I'm not sure I'll have the time soon to make such an exploration, so in practice someone else would have to dig into it (I may be able to help gathering field data from Chrome if we get something that seems likely to be web-compatible and want to confirm) if you want to make a change in that direction.

rotu commented 2 months ago

The more I look at this, the more I think that the issue is that we can't base any logic on protocol before having a concrete URL and that the constructor string should always be parsed similarly to a non-special URL.

That is, the step compute protocol matches a special scheme flag is conceptually impossible because that depends on the input to exec which has not been specified yet. It could be both special and non-special for the same URLPattern object. (*://example.com might match http://example.com but also web+custom://example.com)

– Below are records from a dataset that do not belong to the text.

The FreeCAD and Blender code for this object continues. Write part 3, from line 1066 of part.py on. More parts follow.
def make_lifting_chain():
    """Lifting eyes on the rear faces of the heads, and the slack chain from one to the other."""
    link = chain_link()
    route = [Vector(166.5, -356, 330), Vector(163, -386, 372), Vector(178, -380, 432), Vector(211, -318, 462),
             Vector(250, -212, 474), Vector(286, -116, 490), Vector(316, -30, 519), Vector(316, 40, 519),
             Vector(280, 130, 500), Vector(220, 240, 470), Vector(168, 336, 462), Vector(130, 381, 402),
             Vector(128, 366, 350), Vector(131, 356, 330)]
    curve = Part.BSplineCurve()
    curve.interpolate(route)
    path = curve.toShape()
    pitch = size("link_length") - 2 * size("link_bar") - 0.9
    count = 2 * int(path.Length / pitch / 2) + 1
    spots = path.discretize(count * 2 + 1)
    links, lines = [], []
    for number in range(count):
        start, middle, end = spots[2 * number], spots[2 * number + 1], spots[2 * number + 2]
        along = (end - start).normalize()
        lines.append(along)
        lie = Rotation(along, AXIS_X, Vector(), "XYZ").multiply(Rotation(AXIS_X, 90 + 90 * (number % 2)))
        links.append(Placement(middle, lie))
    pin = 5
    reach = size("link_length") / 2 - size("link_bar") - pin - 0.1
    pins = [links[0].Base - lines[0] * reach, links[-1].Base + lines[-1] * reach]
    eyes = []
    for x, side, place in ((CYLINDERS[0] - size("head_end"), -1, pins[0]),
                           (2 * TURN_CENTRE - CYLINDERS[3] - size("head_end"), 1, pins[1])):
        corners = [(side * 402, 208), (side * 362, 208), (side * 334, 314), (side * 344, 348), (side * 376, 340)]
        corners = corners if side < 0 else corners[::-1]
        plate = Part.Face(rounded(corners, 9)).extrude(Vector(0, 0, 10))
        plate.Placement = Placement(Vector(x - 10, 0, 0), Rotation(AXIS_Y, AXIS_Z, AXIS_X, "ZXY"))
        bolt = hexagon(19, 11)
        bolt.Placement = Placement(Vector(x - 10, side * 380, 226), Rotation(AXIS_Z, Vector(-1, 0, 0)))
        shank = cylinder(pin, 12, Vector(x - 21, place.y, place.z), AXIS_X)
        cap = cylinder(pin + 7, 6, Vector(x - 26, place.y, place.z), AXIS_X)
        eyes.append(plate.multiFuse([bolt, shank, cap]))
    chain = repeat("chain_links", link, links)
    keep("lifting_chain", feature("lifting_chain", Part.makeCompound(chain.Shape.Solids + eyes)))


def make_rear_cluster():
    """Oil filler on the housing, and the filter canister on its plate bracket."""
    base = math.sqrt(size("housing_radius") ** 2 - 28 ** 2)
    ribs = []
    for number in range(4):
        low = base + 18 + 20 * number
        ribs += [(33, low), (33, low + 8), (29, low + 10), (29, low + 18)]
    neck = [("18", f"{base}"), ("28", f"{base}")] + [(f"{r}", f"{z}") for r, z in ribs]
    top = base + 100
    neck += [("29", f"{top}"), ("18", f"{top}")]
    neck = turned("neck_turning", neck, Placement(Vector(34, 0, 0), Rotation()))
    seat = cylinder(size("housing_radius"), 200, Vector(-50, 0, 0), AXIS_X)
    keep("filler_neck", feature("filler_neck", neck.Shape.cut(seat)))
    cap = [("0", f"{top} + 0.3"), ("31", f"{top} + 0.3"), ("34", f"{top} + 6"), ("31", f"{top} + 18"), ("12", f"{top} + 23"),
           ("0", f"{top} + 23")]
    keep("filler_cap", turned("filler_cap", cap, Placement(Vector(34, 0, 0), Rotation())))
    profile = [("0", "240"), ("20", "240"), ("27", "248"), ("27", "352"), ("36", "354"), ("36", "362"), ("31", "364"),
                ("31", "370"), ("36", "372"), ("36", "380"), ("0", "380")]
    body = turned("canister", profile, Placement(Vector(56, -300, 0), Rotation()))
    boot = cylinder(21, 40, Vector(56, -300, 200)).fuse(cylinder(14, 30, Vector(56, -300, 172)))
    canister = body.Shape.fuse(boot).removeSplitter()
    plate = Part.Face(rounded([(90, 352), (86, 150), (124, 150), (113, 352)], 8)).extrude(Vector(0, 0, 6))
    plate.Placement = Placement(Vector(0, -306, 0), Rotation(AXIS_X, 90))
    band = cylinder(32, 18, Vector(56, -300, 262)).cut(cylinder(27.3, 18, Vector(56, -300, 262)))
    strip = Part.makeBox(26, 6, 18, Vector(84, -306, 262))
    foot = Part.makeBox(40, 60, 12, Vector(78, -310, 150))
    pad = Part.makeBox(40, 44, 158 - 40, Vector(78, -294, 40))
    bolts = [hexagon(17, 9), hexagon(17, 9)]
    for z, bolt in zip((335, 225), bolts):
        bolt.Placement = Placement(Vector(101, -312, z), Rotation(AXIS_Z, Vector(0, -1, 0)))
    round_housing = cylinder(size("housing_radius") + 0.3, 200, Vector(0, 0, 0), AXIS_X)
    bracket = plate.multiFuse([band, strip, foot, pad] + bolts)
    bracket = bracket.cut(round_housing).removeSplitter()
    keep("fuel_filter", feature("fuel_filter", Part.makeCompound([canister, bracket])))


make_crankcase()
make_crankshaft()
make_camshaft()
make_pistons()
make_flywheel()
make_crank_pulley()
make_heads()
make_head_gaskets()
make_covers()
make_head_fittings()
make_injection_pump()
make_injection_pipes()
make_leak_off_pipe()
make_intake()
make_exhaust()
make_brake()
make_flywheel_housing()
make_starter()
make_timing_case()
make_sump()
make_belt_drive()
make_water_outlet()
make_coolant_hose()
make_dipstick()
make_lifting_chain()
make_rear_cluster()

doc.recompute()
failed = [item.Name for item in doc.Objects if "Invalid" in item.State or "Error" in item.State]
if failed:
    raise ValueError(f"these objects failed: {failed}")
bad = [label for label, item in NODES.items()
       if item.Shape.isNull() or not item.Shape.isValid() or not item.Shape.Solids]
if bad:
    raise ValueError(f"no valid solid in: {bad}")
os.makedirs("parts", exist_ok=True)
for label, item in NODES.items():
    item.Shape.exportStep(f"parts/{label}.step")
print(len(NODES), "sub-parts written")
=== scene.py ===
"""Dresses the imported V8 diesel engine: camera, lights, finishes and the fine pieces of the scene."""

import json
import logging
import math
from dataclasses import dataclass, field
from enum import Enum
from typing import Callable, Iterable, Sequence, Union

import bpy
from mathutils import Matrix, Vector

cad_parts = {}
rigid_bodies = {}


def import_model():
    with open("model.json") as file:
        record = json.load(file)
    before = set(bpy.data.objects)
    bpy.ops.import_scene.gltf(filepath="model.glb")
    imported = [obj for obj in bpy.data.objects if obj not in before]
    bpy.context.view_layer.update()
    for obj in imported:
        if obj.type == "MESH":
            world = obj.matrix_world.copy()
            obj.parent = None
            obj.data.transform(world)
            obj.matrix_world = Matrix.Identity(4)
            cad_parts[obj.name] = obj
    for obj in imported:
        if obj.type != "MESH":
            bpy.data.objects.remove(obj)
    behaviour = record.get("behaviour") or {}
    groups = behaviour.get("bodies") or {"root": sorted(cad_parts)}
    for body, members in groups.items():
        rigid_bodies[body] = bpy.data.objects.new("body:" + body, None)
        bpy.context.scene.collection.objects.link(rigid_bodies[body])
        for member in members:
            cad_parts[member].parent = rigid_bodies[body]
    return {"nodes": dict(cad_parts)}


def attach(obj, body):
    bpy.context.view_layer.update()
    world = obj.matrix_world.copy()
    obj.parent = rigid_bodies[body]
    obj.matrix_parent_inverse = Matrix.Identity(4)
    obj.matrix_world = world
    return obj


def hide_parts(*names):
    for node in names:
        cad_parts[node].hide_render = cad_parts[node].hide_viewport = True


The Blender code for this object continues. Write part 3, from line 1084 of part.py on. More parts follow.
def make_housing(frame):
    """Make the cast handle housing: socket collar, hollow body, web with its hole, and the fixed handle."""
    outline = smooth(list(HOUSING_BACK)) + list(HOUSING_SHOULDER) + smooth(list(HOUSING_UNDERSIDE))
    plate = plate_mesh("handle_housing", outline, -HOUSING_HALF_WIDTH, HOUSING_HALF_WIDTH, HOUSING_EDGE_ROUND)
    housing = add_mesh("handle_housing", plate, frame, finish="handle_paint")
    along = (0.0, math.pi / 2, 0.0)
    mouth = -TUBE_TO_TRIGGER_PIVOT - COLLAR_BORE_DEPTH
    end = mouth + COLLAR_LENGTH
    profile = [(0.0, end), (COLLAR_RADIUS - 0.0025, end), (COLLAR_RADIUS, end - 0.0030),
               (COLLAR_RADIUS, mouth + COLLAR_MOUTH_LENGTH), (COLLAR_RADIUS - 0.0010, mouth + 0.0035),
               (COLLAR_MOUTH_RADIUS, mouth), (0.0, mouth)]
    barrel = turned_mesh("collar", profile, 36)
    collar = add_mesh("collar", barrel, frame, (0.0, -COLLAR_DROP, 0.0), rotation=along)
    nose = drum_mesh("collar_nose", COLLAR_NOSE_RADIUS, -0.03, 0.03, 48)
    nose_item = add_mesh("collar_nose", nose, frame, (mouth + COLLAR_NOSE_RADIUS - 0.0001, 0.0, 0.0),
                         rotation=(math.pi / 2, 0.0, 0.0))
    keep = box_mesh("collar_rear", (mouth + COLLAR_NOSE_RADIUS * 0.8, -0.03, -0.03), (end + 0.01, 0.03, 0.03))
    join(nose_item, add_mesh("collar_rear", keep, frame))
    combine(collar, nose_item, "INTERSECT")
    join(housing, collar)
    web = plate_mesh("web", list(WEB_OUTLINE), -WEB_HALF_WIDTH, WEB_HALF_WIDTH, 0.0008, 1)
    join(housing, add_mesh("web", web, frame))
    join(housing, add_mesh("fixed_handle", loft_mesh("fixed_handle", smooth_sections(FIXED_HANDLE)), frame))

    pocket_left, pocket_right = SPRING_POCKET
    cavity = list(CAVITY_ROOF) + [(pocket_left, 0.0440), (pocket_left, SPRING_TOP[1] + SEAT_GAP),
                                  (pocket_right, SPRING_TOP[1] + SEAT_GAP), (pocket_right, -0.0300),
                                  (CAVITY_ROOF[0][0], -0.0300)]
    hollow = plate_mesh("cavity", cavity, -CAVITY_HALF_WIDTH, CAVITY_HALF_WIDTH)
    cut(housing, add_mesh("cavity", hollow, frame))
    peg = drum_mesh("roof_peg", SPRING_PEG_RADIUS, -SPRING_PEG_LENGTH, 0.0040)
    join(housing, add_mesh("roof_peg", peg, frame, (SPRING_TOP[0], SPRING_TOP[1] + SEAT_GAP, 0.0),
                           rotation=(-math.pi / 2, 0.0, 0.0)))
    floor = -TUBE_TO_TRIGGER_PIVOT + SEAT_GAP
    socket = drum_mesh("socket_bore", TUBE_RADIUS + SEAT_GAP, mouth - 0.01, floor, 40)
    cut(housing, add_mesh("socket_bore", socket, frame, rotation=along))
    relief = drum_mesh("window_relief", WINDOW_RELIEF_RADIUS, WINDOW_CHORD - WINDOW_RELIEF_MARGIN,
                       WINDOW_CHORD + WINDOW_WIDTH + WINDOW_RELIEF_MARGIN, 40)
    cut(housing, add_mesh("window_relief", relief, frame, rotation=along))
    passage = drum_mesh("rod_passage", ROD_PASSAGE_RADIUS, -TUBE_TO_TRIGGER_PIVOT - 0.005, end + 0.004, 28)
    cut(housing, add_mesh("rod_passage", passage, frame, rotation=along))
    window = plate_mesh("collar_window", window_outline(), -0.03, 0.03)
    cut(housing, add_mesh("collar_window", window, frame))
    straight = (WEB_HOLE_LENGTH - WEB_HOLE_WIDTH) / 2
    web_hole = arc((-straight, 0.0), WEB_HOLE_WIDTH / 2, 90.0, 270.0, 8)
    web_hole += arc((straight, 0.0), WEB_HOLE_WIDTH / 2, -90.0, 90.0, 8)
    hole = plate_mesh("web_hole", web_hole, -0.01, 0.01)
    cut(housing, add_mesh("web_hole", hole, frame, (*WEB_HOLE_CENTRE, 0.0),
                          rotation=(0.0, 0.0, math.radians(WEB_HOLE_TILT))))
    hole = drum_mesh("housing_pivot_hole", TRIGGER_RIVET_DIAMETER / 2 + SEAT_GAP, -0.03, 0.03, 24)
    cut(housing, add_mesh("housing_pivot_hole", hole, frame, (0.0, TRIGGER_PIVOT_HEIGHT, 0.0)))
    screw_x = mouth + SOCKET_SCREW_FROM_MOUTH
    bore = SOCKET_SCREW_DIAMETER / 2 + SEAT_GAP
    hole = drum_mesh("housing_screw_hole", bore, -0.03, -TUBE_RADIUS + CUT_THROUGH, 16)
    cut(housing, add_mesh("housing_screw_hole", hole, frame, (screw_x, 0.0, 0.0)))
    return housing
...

there are fundamentally a few options here, right:

  1. match the port component pattern against the port as specified

This would mean that pattern.exec(url) and pattern.exec(new URL(url).href) are inequivalent, which seems BAD.

  1. match the port component pattern against the canonicalized port (empty if default) (current behavior)

This causes the behavior to change based on whether the pattern has a special protocol.

  1. match the port component pattern against the canonicalized port (resolved to the actual port value, even if it was not specified in the URL)

I think I'm fully behind this one. It seems like it has the fewest corner cases.

  1. potentially match the port pattern more than once if it's the default port, and reason about the consequences of that

This seems impossibly strange. For instance, URLPattern(p).exec('http://example.com').port.input will be either '80' or '', and both are misleading.


Part of this issue is also, as mentioned, that "just a consequence of segment wildcards not matching empty strings". Was this intentional? If so, why?